Problem details ::
Copy the data word for word, keeping every line.
>> Begin
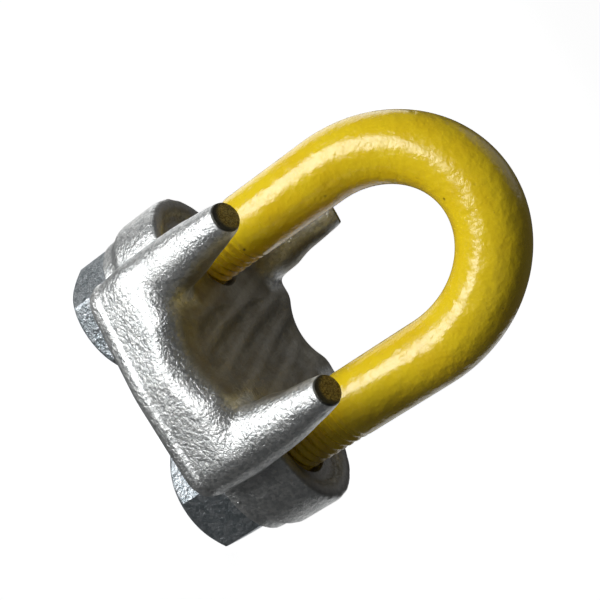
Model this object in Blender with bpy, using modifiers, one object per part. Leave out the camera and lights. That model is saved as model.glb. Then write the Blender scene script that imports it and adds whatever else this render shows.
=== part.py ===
"""Drop-forged wire rope clip: a bent round-rod U-bolt, a forged saddle that cradles the rope, and two hex nuts.

The clip stands crown up on the ends of its legs. +Z runs toward the crown, X from leg to leg, and the
rope passes through along Y, between the saddle's valley and the crown. Lengths are in metres.
"""

import math

import bmesh
import bpy
from mathutils import Matrix, Vector

# U-bolt
ROD_RADIUS = 0.0111
LEG_SPACING = 0.0658
LEG_LENGTH = 0.0955  # from the leg ends to the springing of the crown
CROWN_RISE = 0.0383  # from the springing to the top of the rod's centre line
CROWN_SWELL = 1.05  # the upset crown is this much thicker than the legs
CROWN_STEPS = 36
THREAD_LENGTH = 0.0620
THREAD_RADIUS = 0.01095
LEG_END_CHAMFER = 0.0016
ROD_SIDES_RESOLUTION = 12  # gives a rod of 28 sides

# Nuts
NUT_ACROSS_FLATS = 0.0365
NUT_HEIGHT = 0.0177
NUT_BOTTOM = 0.0025
NUT_CORNER_DROP = 0.0022  # how far the chamfer comes down a corner
NUT_BORE_CLEARANCE = 0.0003
NUT_MOUTH = 0.0012
NUT_CORNER_TURN = {"nut_left": math.radians(12), "nut_right": math.radians(30)}
ROUND_SIDES = 48

# Saddle. A lobe is the hull of some balls, each (x, y, z, radius), mirrored to all four corners.
GAP = 0.0003
SEAT_Z = NUT_BOTTOM + NUT_HEIGHT + GAP
HORN_LOBE = (
    (0.0289, 0.0396, 0.0750, 0.0056),
    (0.0286, 0.0355, 0.0580, 0.0085),
    (0.0283, 0.0330, 0.0420, 0.0097),
    (0.0283, 0.0275, 0.0370, 0.0092),
    (0.0283, 0.0300, 0.0290, 0.0088),
)
RIM_LOBE = (
    (0.0290, 0.0345, 0.0390, 0.0088),
    (0.0290, 0.0325, 0.0265, 0.0080),
    (0.0, 0.0370, 0.0400, 0.0088),
    (0.0, 0.0350, 0.0265, 0.0080),
    (0.0290, -0.0010, 0.0390, 0.0088),
    (0.0290, -0.0010, 0.0265, 0.0080),
)
WEB_LOBE = ((0.0283, -0.0250, 0.0395, 0.0092), (0.0283, 0.0250, 0.0395, 0.0092))
EAR_DISH_Z = 0.0418
EAR_DISH_TURN = 0.0148  # radius of the circle that the dish's edge balls stand on
EAR_DISH_EDGE = 0.0040
EAR_DISH_STEPS = 6
BALL_DETAIL = 3
HORN_TOP_Z = 0.0776  # the horns are sheared here, on a slope that faces up and outward
HORN_SHEAR_Y = 0.0400
HORN_SHEAR_SLOPE = math.radians(24)
VALLEY_Z = 0.0455  # bottom of the rope valley
VALLEY_RADIUS = 0.0220
VALLEY_OPENING = 0.0240  # half-width of the valley at the horn tips
MOUTH_START = 0.0325  # |y| where the valley begins to flare
MOUTH_RADIUS = 0.0130
MOUTH_SIDE_SHARE = 0.35  # how much of the flare goes into the side walls
MOUTH_STEPS = 7
EAR_RADIUS = 0.0236
EAR_BOTTOM_Z = 0.0265
EAR_BLANK_TOP_Z = 0.0455
PAD_RADIUS = 0.0216
BORE_RADIUS = 0.0126
FORGING_VOXEL = 0.0012
FORGING_SMOOTHING = 12
FORGING_KEEP = 0.085  # share of the faces left by the last decimation

LEG_X = LEG_SPACING / 2
CUTTER_REACH = 0.2


def clear_scene():
    for obj in list(bpy.data.objects):
        bpy.data.objects.remove(obj, do_unlink=True)


def new_collection(name):
    collection = bpy.data.collections.new(name)
    bpy.context.scene.collection.children.link(collection)
    return collection


def material(name, colour, metallic, roughness):
    made = bpy.data.materials.new(name)
    made.use_nodes = True
    shader = made.node_tree.nodes["Principled BSDF"]
    shader.inputs["Base Color"].default_value = (*colour, 1.0)
    shader.inputs["Metallic"].default_value = metallic
    shader.inputs["Roughness"].default_value = roughness
    return made


def mesh_object(name, bm, collection):
    """An object in this collection, holding this bmesh."""
    bmesh.ops.recalc_face_normals(bm, faces=bm.faces)
    mesh = bpy.data.meshes.new(name)
    bm.to_mesh(mesh)
    bm.free()
    obj = bpy.data.objects.new(name, mesh)
    collection.objects.link(obj)
    return obj


def cutter_object(name, bm, collection):
    obj = mesh_object(name, bm, collection)
    obj.hide_render = True
    obj.display_type = "WIRE"
    return obj


def boolean(obj, operation, other):
    modifier = obj.modifiers.new(f"{operation.lower()} {other.name}", "BOOLEAN")
    modifier.operation = operation
    modifier.object = other
    modifier.solver = "EXACT"


def bake_modifiers(obj):
    """Makes the object's evaluated shape its own mesh and drops its modifiers."""
    graph = bpy.context.evaluated_depsgraph_get()
    mesh = bpy.data.meshes.new_from_object(obj.evaluated_get(graph))
    obj.modifiers.clear()
    obj.data = mesh


def cylinder(radius, low, high, sides=ROUND_SIDES, top_radius=None):
    """A bmesh cylinder or cone along Z between two heights."""
    bm = bmesh.new()
    bmesh.ops.create_cone(
        bm,
        cap_ends=True,
        segments=sides,
        radius1=radius,
        radius2=radius if top_radius is None else top_radius,
        depth=high - low,
        matrix=Matrix.Translation((0, 0, (low + high) / 2)),
    )
    return bm


def box(low, high):
    bm = bmesh.new()
    low, high = Vector(low), Vector(high)
    size = Matrix.Diagonal((*(high - low), 1))
    bmesh.ops.create_cube(bm, size=1, matrix=Matrix.Translation((low + high) / 2) @ size)
    return bm


def moved(bm, matrix):
    bmesh.ops.transform(bm, matrix=matrix, verts=bm.verts)
    return bm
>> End
Solution to this problem ::
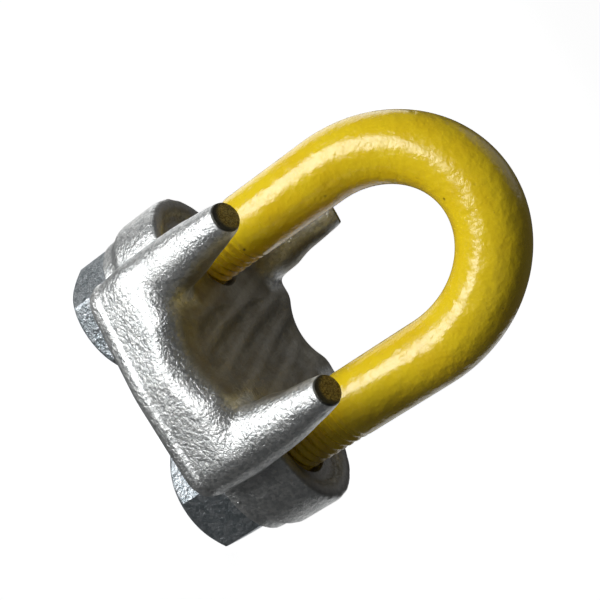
Model this object in Blender with bpy, using modifiers, one object per part. Leave out the camera and lights. That model is saved as model.glb. Then write the Blender scene script that imports it and adds whatever else this render shows.
=== part.py ===
"""Drop-forged wire rope clip: a bent round-rod U-bolt, a forged saddle that cradles the rope, and two hex nuts.

The clip stands crown up on the ends of its legs. +Z runs toward the crown, X from leg to leg, and the
rope passes through along Y, between the saddle's valley and the crown. Lengths are in metres.
"""

import math

import bmesh
import bpy
from mathutils import Matrix, Vector

# U-bolt
ROD_RADIUS = 0.0111
LEG_SPACING = 0.0658
LEG_LENGTH = 0.0955  # from the leg ends to the springing of the crown
CROWN_RISE = 0.0383  # from the springing to the top of the rod's centre line
CROWN_SWELL = 1.05  # the upset crown is this much thicker than the legs
CROWN_STEPS = 36
THREAD_LENGTH = 0.0620
THREAD_RADIUS = 0.01095
LEG_END_CHAMFER = 0.0016
ROD_SIDES_RESOLUTION = 12  # gives a rod of 28 sides

# Nuts
NUT_ACROSS_FLATS = 0.0365
NUT_HEIGHT = 0.0177
NUT_BOTTOM = 0.0025
NUT_CORNER_DROP = 0.0022  # how far the chamfer comes down a corner
NUT_BORE_CLEARANCE = 0.0003
NUT_MOUTH = 0.0012
NUT_CORNER_TURN = {"nut_left": math.radians(12), "nut_right": math.radians(30)}
ROUND_SIDES = 48

# Saddle. A lobe is the hull of some balls, each (x, y, z, radius), mirrored to all four corners.
GAP = 0.0003
SEAT_Z = NUT_BOTTOM + NUT_HEIGHT + GAP
HORN_LOBE = (
    (0.0289, 0.0396, 0.0750, 0.0056),
    (0.0286, 0.0355, 0.0580, 0.0085),
    (0.0283, 0.0330, 0.0420, 0.0097),
    (0.0283, 0.0275, 0.0370, 0.0092),
    (0.0283, 0.0300, 0.0290, 0.0088),
)
RIM_LOBE = (
    (0.0290, 0.0345, 0.0390, 0.0088),
    (0.0290, 0.0325, 0.0265, 0.0080),
    (0.0, 0.0370, 0.0400, 0.0088),
    (0.0, 0.0350, 0.0265, 0.0080),
    (0.0290, -0.0010, 0.0390, 0.0088),
    (0.0290, -0.0010, 0.0265, 0.0080),
)
WEB_LOBE = ((0.0283, -0.0250, 0.0395, 0.0092), (0.0283, 0.0250, 0.0395, 0.0092))
EAR_DISH_Z = 0.0418
EAR_DISH_TURN = 0.0148  # radius of the circle that the dish's edge balls stand on
EAR_DISH_EDGE = 0.0040
EAR_DISH_STEPS = 6
BALL_DETAIL = 3
HORN_TOP_Z = 0.0776  # the horns are sheared here, on a slope that faces up and outward
HORN_SHEAR_Y = 0.0400
HORN_SHEAR_SLOPE = math.radians(24)
VALLEY_Z = 0.0455  # bottom of the rope valley
VALLEY_RADIUS = 0.0220
VALLEY_OPENING = 0.0240  # half-width of the valley at the horn tips
MOUTH_START = 0.0325  # |y| where the valley begins to flare
MOUTH_RADIUS = 0.0130
MOUTH_SIDE_SHARE = 0.35  # how much of the flare goes into the side walls
MOUTH_STEPS = 7
EAR_RADIUS = 0.0236
EAR_BOTTOM_Z = 0.0265
EAR_BLANK_TOP_Z = 0.0455
PAD_RADIUS = 0.0216
BORE_RADIUS = 0.0126
FORGING_VOXEL = 0.0012
FORGING_SMOOTHING = 12
FORGING_KEEP = 0.085  # share of the faces left by the last decimation

LEG_X = LEG_SPACING / 2
CUTTER_REACH = 0.2


def clear_scene():
    for obj in list(bpy.data.objects):
        bpy.data.objects.remove(obj, do_unlink=True)


def new_collection(name):
    collection = bpy.data.collections.new(name)
    bpy.context.scene.collection.children.link(collection)
    return collection


def material(name, colour, metallic, roughness):
    made = bpy.data.materials.new(name)
    made.use_nodes = True
    shader = made.node_tree.nodes["Principled BSDF"]
    shader.inputs["Base Color"].default_value = (*colour, 1.0)
    shader.inputs["Metallic"].default_value = metallic
    shader.inputs["Roughness"].default_value = roughness
    return made


def mesh_object(name, bm, collection):
    """An object in this collection, holding this bmesh."""
    bmesh.ops.recalc_face_normals(bm, faces=bm.faces)
    mesh = bpy.data.meshes.new(name)
    bm.to_mesh(mesh)
    bm.free()
    obj = bpy.data.objects.new(name, mesh)
    collection.objects.link(obj)
    return obj


def cutter_object(name, bm, collection):
    obj = mesh_object(name, bm, collection)
    obj.hide_render = True
    obj.display_type = "WIRE"
    return obj


def boolean(obj, operation, other):
    modifier = obj.modifiers.new(f"{operation.lower()} {other.name}", "BOOLEAN")
    modifier.operation = operation
    modifier.object = other
    modifier.solver = "EXACT"


def bake_modifiers(obj):
    """Makes the object's evaluated shape its own mesh and drops its modifiers."""
    graph = bpy.context.evaluated_depsgraph_get()
    mesh = bpy.data.meshes.new_from_object(obj.evaluated_get(graph))
    obj.modifiers.clear()
    obj.data = mesh


def cylinder(radius, low, high, sides=ROUND_SIDES, top_radius=None):
    """A bmesh cylinder or cone along Z between two heights."""
    bm = bmesh.new()
    bmesh.ops.create_cone(
        bm,
        cap_ends=True,
        segments=sides,
        radius1=radius,
        radius2=radius if top_radius is None else top_radius,
        depth=high - low,
        matrix=Matrix.Translation((0, 0, (low + high) / 2)),
    )
    return bm


def box(low, high):
    bm = bmesh.new()
    low, high = Vector(low), Vector(high)
    size = Matrix.Diagonal((*(high - low), 1))
    bmesh.ops.create_cube(bm, size=1, matrix=Matrix.Translation((low + high) / 2) @ size)
    return bm


def moved(bm, matrix):
    bmesh.ops.transform(bm, matrix=matrix, verts=bm.verts)
    return bm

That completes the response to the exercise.